17 March 2017
In the autumn (http://www.linsladememorialgardens.uk/2016/11/10/ready-for-remembrance-day/) we explained that we leave stalks and seed heads over the winter for insects and other wildlife, and we mulch the ground, to protect the soil over winter. Usually we look forward to clearing all the dead growth away in spring, and removing the mulch, and someone walking through the gardens last week when I was working there asked me when this spring clear-up was going to happen. I must admit I’m itching to get on with it, but we’re being very cautious this year, as last year in our zeal to tidy up, we cleared away a lot of shoots of perennial plants we didn’t recognise, like this bee balm (Monarda didyma). It’s a very handsome plant, with bright red flowers later in the summer that bees just can’t resist.

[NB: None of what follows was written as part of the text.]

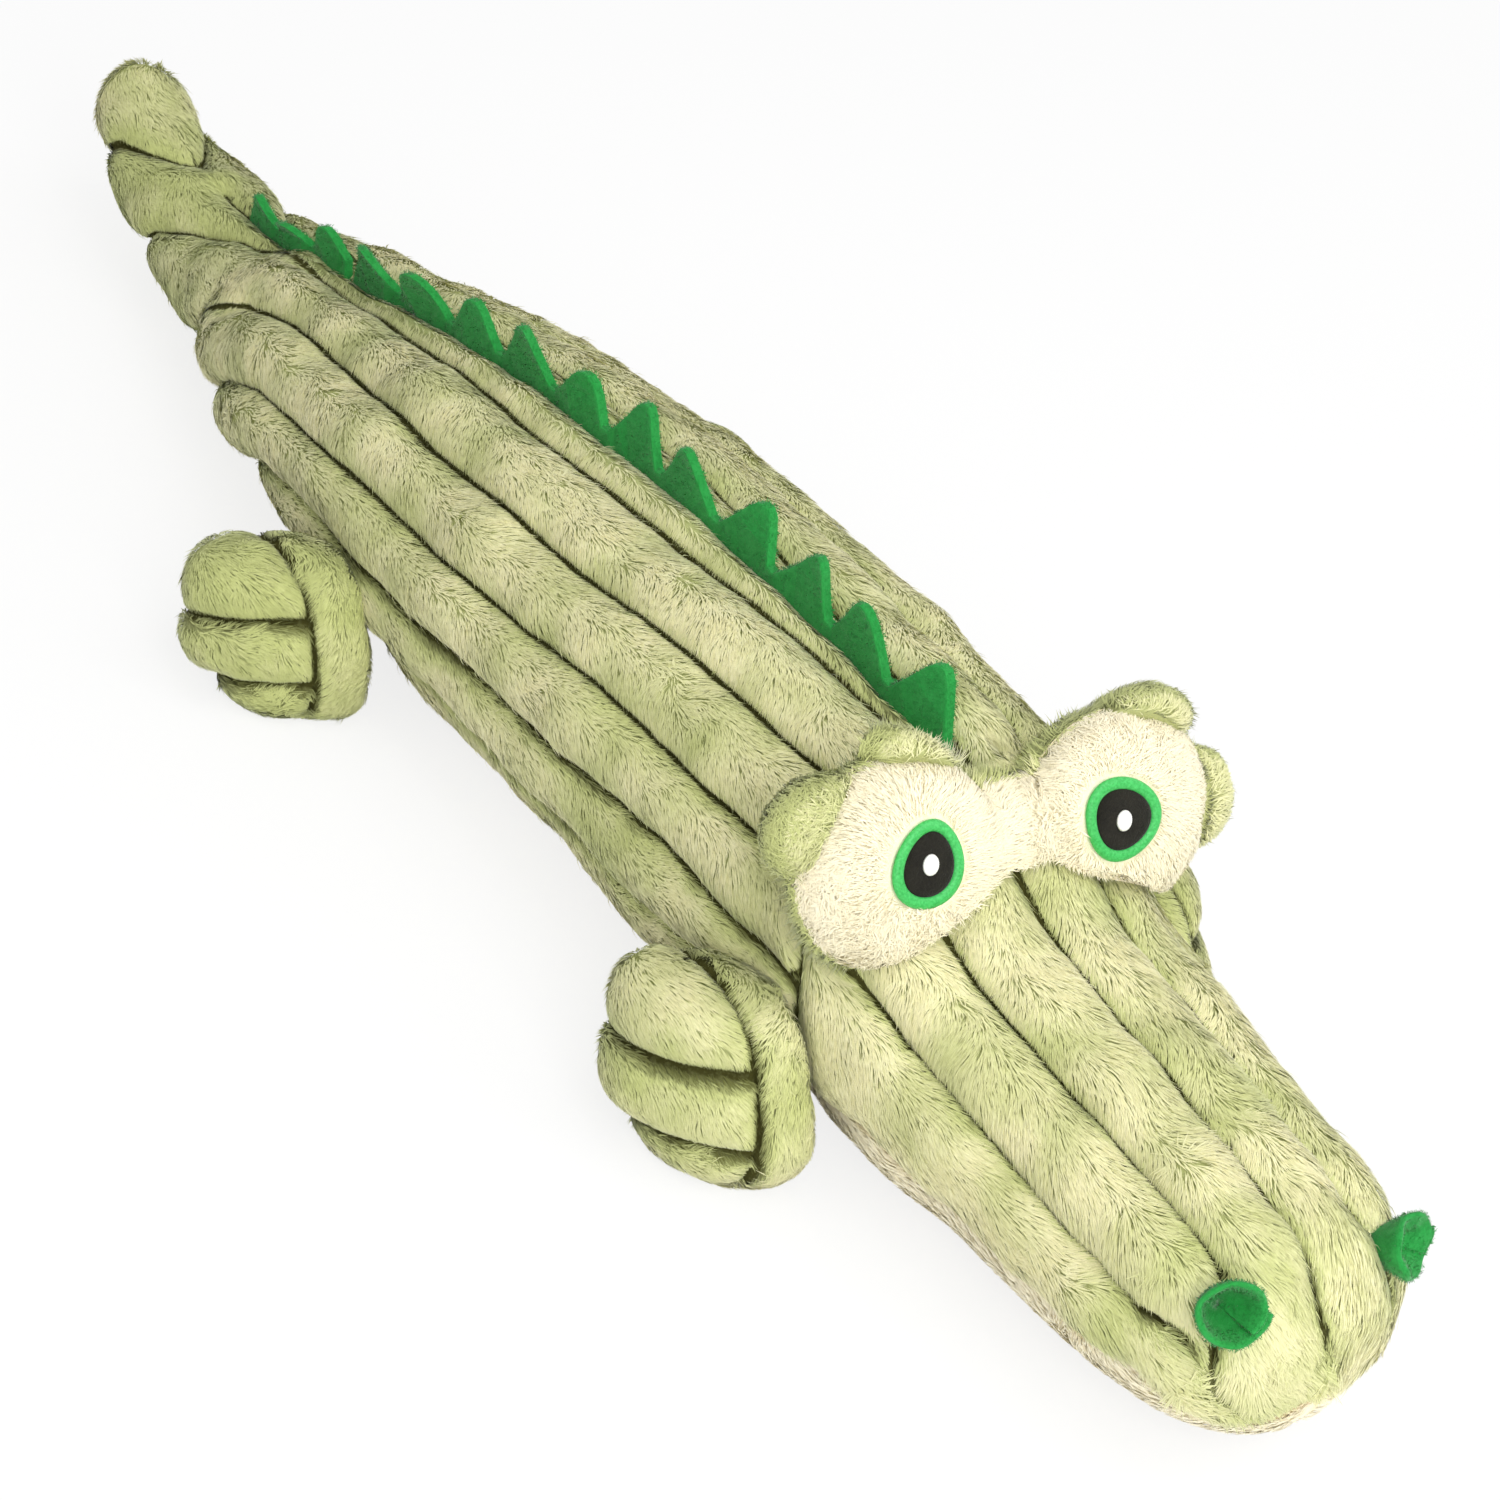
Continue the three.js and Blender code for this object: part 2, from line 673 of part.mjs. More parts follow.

Unfortunately, new bee balm shoots look very much like self-heal (Prunella vulgaris), which is very attractive to bees, but it’s also very invasive. When these beds were first dug, volunteers were asked to leave any self-heal we found, because it’s so good for bees – but within a few months, many of the other plants we wanted to keep had been completely choked by it, and nowadays we leave it in the grass, and keep most of it out of the beds. We’ve now learned the difference between bee balm shoots and self-heal seedlings …
There are many other perennials just coming through, as well as seedlings of flowers like California poppies that were very popular last year (with bees and passers-by alike), so we’ve decided to postpone tidying up for a couple more weeks. We’ve cleared away a lot of the conifer twigs that were blown down by the storm a couple of weeks ago, and we’ve cleared some areas between plants that we do recognise. So we hope the beds don’t look too untidy, and we hope you’ll just enjoy the pulmonaria, currant, red deadnettle and primulas, and turn a blind eye to emerging weeds for just a little while longer!